Odd Even Algorithm Puzzle

Source: http://thomer.com/riddles/


If you have an array with random odd and even numbers, what is the most efficient algorithm you can think of to put all even numbers on one side and all odd numbers on the other side in this array? What is the complexity of your algorithm?

Update ( 21 June 2014)

Solution posted by nick, Abhishek, Khalil Sawant, Sandeep, Stainless (Ameya Ranade - CSE IITB 2009 Alumnus, Google Engineer, Facebook Engineer), Piyush Sao, Sakshi, Kaushal and Pankaj Jindal in comments! Thanks. 


  1. O(n) algorithm(just have to check each element once):
    go from the start and check until you find odd.
    Now come from the back until you find even.
    Then, exchange the two number.
    Go to start until start<= end

    a[n]//Given array
    end = n;
    if(start<end && !(a[start]%2)
    if(start<end && a[end]%2)

  2. Let's say you want to move all the odd numbers to the left side. Simply iterate with two pointers. One (p1) that points to the first even number from the left and one (p2) that iterates all the way till the end of the array. Whenever p2 encounters an odd number, it swaps with the value on p1 and proceeds (also pushing p1 one step ahead). Since each iterator can progress atmost n times and at most 1 swap occurring on each step of p2, this is an O(n) algo. Since we have to inspect every element in the array anyway, we cannot do any better.

    1. Correct solution. Also, the point to appreciate is that it is O(1) space, along with O(n) time. Thanks

  3. Take two indices, i and j

    i goes from 0 towards end of array
    j goes from n-1 towards start of array

    Loop {

    i skips over odd numbers, till it encounters even number
    j skips over even numbers, till it encounters odd number

    swap array[i] with array[j]

    Repeat loop untill i crosses j

  4. If you want only in terms of complexity, here is a naive O(n) algorithm: Let b be another array. First append even elements of a to b, then do one more run to append the odd elements.
    You cannot do better than theta(n) because you need n operations to check whether each element is odd or even.

    1. The algorithm is O(n) time. We are trying to look for O(1) space algorithm. Your solution is O(n) space.

  5. An algorithm like that of partition in quicksort would do.
    Initialize i to first element and j to i+1.
    Maintain the invariant that all elements with index <= i have same parity and all from i to j have the other parity. Increment j to look for new elements and swap with ith element if needed (after increasing i by 1).
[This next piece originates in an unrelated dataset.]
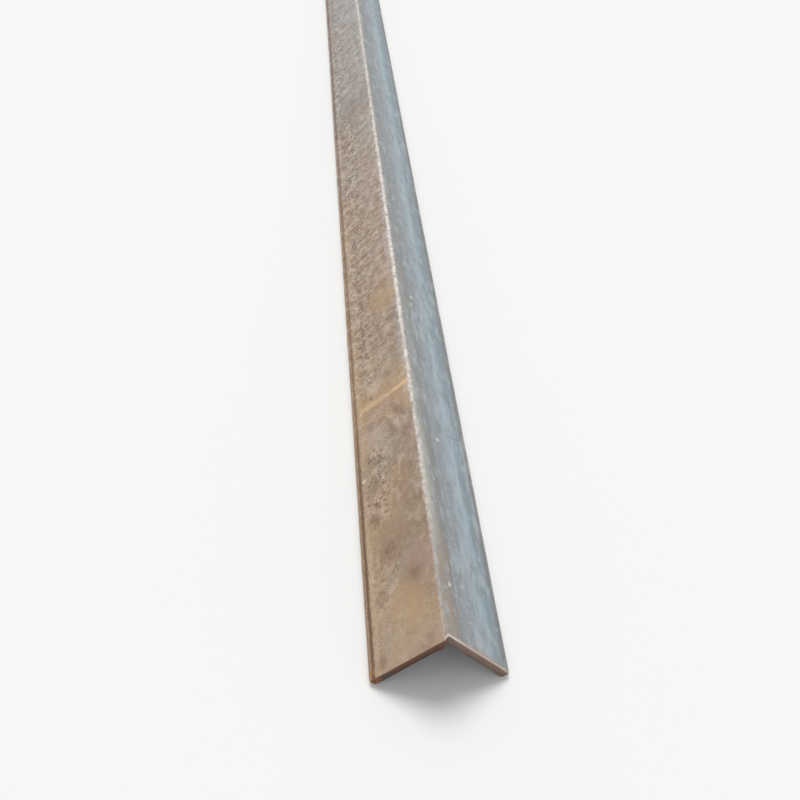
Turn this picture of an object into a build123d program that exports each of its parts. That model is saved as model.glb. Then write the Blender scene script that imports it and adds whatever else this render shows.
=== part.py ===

  6. Put a pointer p1 at begin and p2 at end of array. We are going to put all odds in beginning and evens at end. if p1 has odd and p2 has even number, p1++ and p2--. if p1 has odd and p2 has odd, then p1++. if p1 has even and p2 has even, p2--. If p1 has even and p2 has odd, swap(a[p1], a[p2]) and p1++, p2--. do this till p1<p2.

  7. we can do it in O(n).
    index = 0;
    for(each element in array){
    if(current element is even) {
    swap array[index] and current element
    index= index +1
    after the iteration all even numbers will be in the front of array followed by all odd numbers.

    1. What is the difference between current element and array[index]?

  8. o(n) solution is easy. I doubt if lower complexity can be obtained, if you think of following case
    there has to be atleast n/4 swaps.

    void EvenOdd(int* A, int n)
    { //convention is to set first half to even
    int left, right;
    left =0 ;
    right = n-1;
    while(A[left]%2==0) left++; //found a odd element on left side
    while(A[right]%2==1) right--;
    if(left<right) swap(A,left,right);

    1. Yep. It cannot be done in less than O(n) time. We are trying to do it in O(1) space. Your solution does it in O(1) space as well :-) Thanks

  9. Go through the array (say A, of size n) once to count the number of even numbers, say x.
    This implies xth position now acts like a pivot.
    Now, the number of odd numbers present in A[0] to A[x-1] = number of even numbers present in A[x] to A[n]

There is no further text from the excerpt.